La Fortune toute seule est un mauvais portrait de la Gloire; elle reçoit pour un temps les mêmes honneurs, présente les mêmes apparences: mais toute cette peinture s'efface et n'a pas de corps. La fortune nous élève bien en l'air, mais le génie seul nous y soutient.

Les anciens représentaient cette inconstante déesse, tantôt un pied sur une roue, tantôt sur une boule, quelquefois sur un nuage. Un peintre moderne, Essequi, l'avait placée sur une autruche, pour rappeler qu'elle accordait souvent ses faveurs à la sottise. Au reste, lorsqu'elle commet de semblables fautes, nous sommes assez ordinairement ses complices, et nous distribuons nos égards et nos hommages aussi aveuglément qu'elle répand ses dons.

Valère passait pour un homme médiocre en tout point; il était dans un salon comme un meuble; on ne savait s'il était beau ou laid, bon ou méchant, sot ou bête. On le rencontrait partout sans jamais faire attention à lui ; il n'inspirait pas le plus petit intérêt par son assiduité, pas la plus légère humeur par son absence. On ne prenait pas garde à son insignifiante conversation, on ne remarquait point son silence, et on ne connaissait guère de lui que son visage qu'on voyait à tous les spectacles, et son nom qu'on trouvait écrit à toutes les portes.

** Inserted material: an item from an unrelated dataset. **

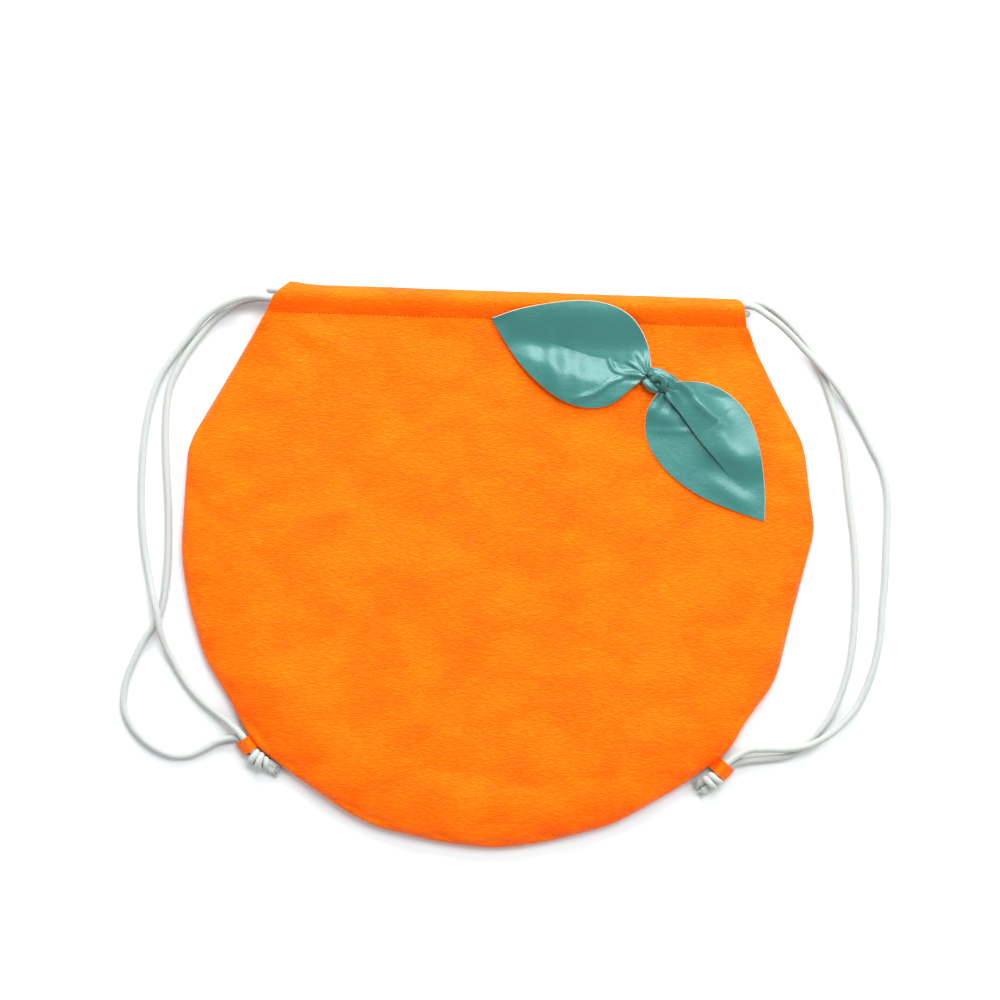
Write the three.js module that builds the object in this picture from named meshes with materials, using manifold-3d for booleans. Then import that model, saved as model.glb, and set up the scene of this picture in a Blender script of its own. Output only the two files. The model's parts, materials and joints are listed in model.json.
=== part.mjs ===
// A child's drawstring backpack cut in the shape of an orange, lying flat on its back.
//
// Millimetres. +X runs across the bag, +Y runs up to its mouth, and +Z comes out of its front.
// The origin is under the middle of the bag's outline, on the surface that the bag lies on.
//
// Two sheets of coated fabric meet at a seam round the sides and the bottom. The top edge of each is
// folded over and stitched into a hem, and two cotton drawcords run through both hems: each cord enters
// from its own side, turns back round the far end, and its two free strands go down to a loop of
// leather in the side seam, where they are knotted together.
import * as THREE from 'three';
import * as BufferGeometryUtils from 'three/addons/utils/BufferGeometryUtils.js';
import Module from 'manifold-3d';

const wasm = await Module();
wasm.setup();

// ---------------------------------------------------------------- driving dimensions

const LEATHER = 1.1;                  // thickness of the coated fabric
const GAP = 0.3;                      // clearance between pieces that touch
const CORD_RADIUS = 2.15;
const CORD_SIDES = 8;

const SEAM_Z = 3.5;                   // height of the side seam
const FRONT_Z = 15.2;                 // outer face of the front sheet
const BACK_CURL = 8;                  // width of the curved edge of the back sheet
const FRONT_CURL = 24;                // width of the curved edge of the front sheet
const CURL_STEPS = 4;
const FOLD_Y = -20;                   // the front sheet bends here when the mouth opens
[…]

Eh bien! Valère vient d'hériter d'un oncle mort aux Indes; il a épousé une femme dont l'intrigue et la beauté ont fait obtenir à son époux une grande place: voilà Valère riche et puissant; on l'aborde avec respect, on l'invite avec empressement; on trouve sa physionomie spirituelle. Il a cité à propos un vers d'Horace, c'est un

homme très-savant; on lui a entendu répéter un article de gazette, croyez-moi, c'est un politique habile; il a salué cinq ou six jolies femmes, et a donné la main à une vieille duchesse; voyez, personne ne fait mieux et plus noblement les honneurs de chez lui; il parle peu, à la vérité, mais il pense beaucoup; c'est un homme d'état, un homme profond; enfin on ne tarit pas sur son éloge, et tout le monde, comme la Fortune, le porte aux nues. Il est vrai que peu de temps après une intrigue lui enlève sa place; adieu les louanges et les amis; son mérite disparaît comme eux; on ne se borne pas à lui tourner le dos, on le blâme, on le ridiculise, on le déchire; on exaltait ses talens, on centuple ses fautes, et on va quelquefois jusqu'à mettre en doute sa probité.

Voilà le monde et son train! Qu'y faire? s'y attendre, parce qu'on le doit; le supporter, puisqu'il le faut ; et en rire, si on le peut.

La philosophie ne serait bonne à rien, si elle ne nous apprenait pas à nous soutenir contre les caprices du sort et contre l'injustice des hommes.

Un Grec disait à Denys le jeune, qui venait de perdre son trône : « A quoi vous ont servi les préceptes et les >> entretiens de Platon? » Il répondit : « A supporter ma >> chute, mon exil et vos sarcasmes. »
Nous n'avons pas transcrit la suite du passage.